The Commerce Department estimated that the economy contracted at a 1.5% annual pace from January through March, a slight downward revision from its first estimate of 1.4%, which it issued in April. It was the first drop in GDP since the second quarter of 2020 – in the depths of the COVID-19 recession – and followed a robust 6.9% expansion in the final three months of 2021.
The nation remains stuck in the painful grip of high inflation, which has caused particularly severe hardships for lower-income households, many of them people of colour. Though many U.S. workers have been receiving sizeable pay raises, their wages in most cases haven’t kept pace with inflation. In April, consumer prices jumped 8.3% from 2021, just below the fastest such rise in four decades, set in March.
Still, by most measures, the economy as a whole remains healthy, though likely weakening. Consumer spending – the heart of the economy – is still solid: It grew at a 3.1% annual pace from January through March.
And a strong job market is giving consumers the money and confidence to spend. Employers have added more than 400,000 jobs for 12 straight months, and the unemployment rate is near a half-century low. Businesses are advertising so many jobs that there are now roughly two openings, on average, for every unemployed American.
The economy is widely believed to have resumed its growth in the current quarter: In a survey released in May, 34 economists told the Federal Reserve Bank of Philadelphia that they expect GDP to grow at a 2.3% annual pace from April through June and 2.5% for all of 2022. Still, their forecast marked a sharp drop from the 4.2% growth estimate for the current quarter in the Philadelphia Fed’s previous survey in February.
Considerable uncertainties, though, are clouding the outlook for the U.S. and global economies.
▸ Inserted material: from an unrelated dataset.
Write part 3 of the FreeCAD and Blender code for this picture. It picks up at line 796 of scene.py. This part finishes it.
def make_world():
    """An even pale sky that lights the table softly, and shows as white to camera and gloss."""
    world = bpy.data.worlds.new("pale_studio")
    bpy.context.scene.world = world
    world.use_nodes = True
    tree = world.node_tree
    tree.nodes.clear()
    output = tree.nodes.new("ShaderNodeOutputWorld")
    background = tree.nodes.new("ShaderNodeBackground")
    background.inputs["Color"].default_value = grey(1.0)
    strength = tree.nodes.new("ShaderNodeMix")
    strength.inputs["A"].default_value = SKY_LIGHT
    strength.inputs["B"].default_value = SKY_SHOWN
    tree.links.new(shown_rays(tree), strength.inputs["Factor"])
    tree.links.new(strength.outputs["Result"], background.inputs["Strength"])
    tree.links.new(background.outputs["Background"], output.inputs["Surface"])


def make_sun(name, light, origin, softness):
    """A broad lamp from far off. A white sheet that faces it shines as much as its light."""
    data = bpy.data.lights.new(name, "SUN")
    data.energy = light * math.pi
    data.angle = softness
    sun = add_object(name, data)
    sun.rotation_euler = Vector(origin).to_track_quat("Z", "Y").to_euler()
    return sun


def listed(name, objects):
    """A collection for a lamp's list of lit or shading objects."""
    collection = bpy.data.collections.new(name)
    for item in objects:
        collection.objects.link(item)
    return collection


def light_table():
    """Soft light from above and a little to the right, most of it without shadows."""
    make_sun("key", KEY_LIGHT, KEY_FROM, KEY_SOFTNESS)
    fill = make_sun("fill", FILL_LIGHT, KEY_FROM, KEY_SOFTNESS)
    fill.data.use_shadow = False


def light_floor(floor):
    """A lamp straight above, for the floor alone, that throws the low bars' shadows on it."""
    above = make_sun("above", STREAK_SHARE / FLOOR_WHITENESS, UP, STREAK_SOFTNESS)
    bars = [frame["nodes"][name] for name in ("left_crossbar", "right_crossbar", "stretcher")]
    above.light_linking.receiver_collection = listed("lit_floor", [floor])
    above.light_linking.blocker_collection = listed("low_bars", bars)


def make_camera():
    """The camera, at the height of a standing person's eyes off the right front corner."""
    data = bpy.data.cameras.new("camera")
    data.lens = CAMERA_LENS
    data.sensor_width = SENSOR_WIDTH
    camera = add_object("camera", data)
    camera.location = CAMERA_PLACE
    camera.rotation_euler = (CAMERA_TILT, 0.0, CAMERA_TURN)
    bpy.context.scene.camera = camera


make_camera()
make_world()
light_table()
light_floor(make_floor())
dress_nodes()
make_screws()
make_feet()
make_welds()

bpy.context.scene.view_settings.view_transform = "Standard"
Russia’s war against Ukraine has disrupted trade in energy, grains and other commodities and driven fuel and food prices dramatically higher. China’s draconian COVID-19 crackdown has also slowed growth in the world’s second-biggest economy and worsened global supply chain bottlenecks. The Federal Reserve has begun aggressively raising interest rates to fight the fastest inflation the United States has suffered since the early 1980s.
The Fed is banking on its ability to engineer a so-called soft landing: Raising borrowing rates enough to slow growth and cool inflation without causing a recession. Many economists, though, are skeptical that the central bank can pull it off. More than half the economists surveyed by the National Association for Business Economics foresee at least a 25% probability that the U.S. economy will sink into recession within a year.
“While we still expect the Fed to steer the economy toward a soft landing, downside risks to the economy and the probability of a recession are increasing,” economists Lydia Boussour and Kathy Bostjancic of Oxford Economics cautioned in a research note. “A more aggressive pace of Fed rate hikes, a tightening in financial conditions, the ongoing war in Ukraine and China’s zero-Covid strategy increase the risk of a hard landing in 2023,” they added.
In the meantime, higher borrowing rates appear to be slowing at least one crucial sector of the economy – the housing market. Last month, sales of both existing homes and new homes showed signs of faltering, worsened by sharply higher home prices and a shrunken supply of properties for sale.